Procurement and Design Safety

Integrate safety and compliance requirements into the procurement process. Are we buying the safest equipment we can afford? Do our design standards (for facilities, products, or software) incorporate principles of prevention and ease of safe use? Building safety in at the design stage is the ultimate form of proactivity.

The Journey, Not the Destination

Building a proactive health and compliance culture is not a project with a defined end date; it is a continuous journey of improvement. There will be setbacks and challenges. The measure of success is not zero incidents (which can be a matter of luck) but the strength and resilience of the systems and the engagement of the people when faced with those incidents.

Sustaining Momentum

Sustaining momentum requires constant nurturing. Regularly refresh your messaging, celebrate milestones and positive behaviors, and periodically reassess your cultural health through surveys and interviews.
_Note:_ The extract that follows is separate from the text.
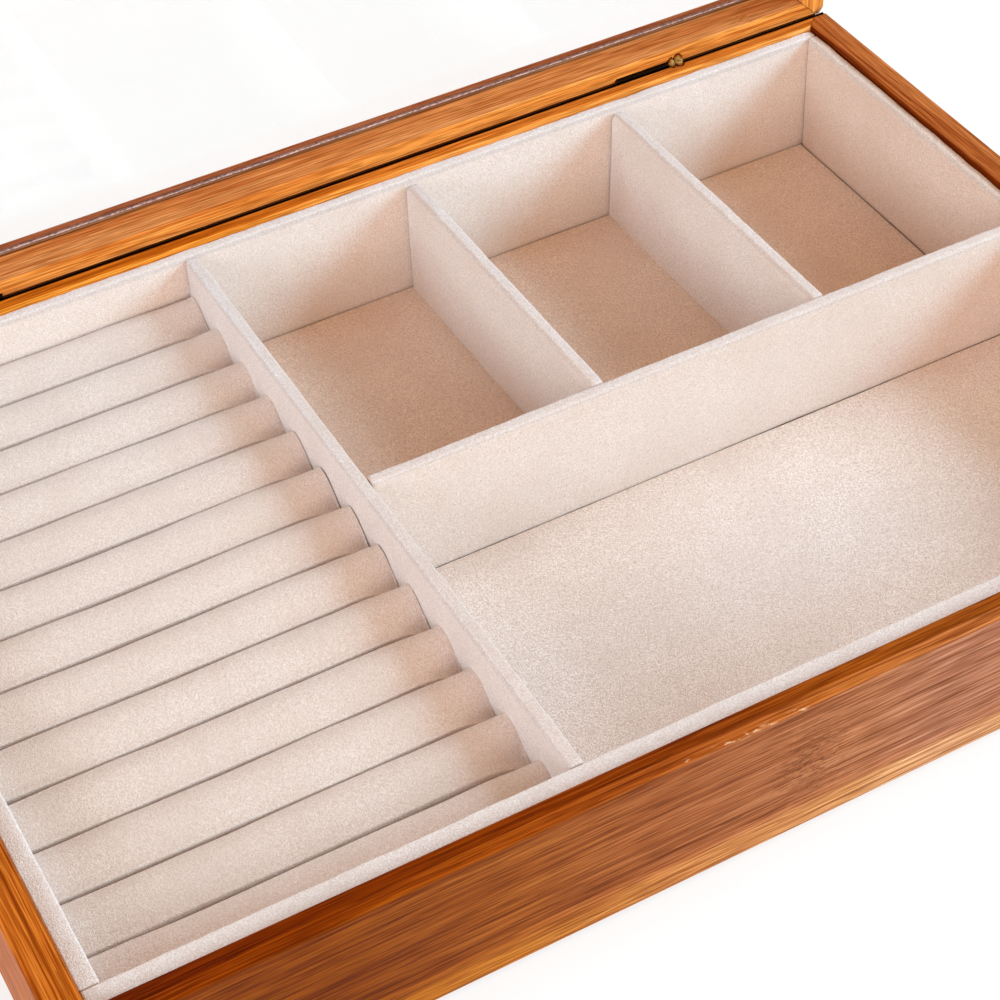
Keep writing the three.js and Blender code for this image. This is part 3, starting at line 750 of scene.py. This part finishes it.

Leadership must consistently reinforce the message that this work is never finished. As one seasoned plant manager told me, "The day we think we've 'arrived' is the day we start going backward."

The Ultimate Reward: Trust and Resilience

The payoff is immense. You build an organization that earns the trust of its employees, customers, regulators, and communities. You create a resilient enterprise that can anticipate and navigate disruptions, from new regulations to operational crises. You unlock the full potential of your workforce, fostering an environment of respect, innovation, and shared purpose. Moving beyond the checklist is challenging work, but it is the only path to genuine, sustainable excellence in health, safety, and compliance.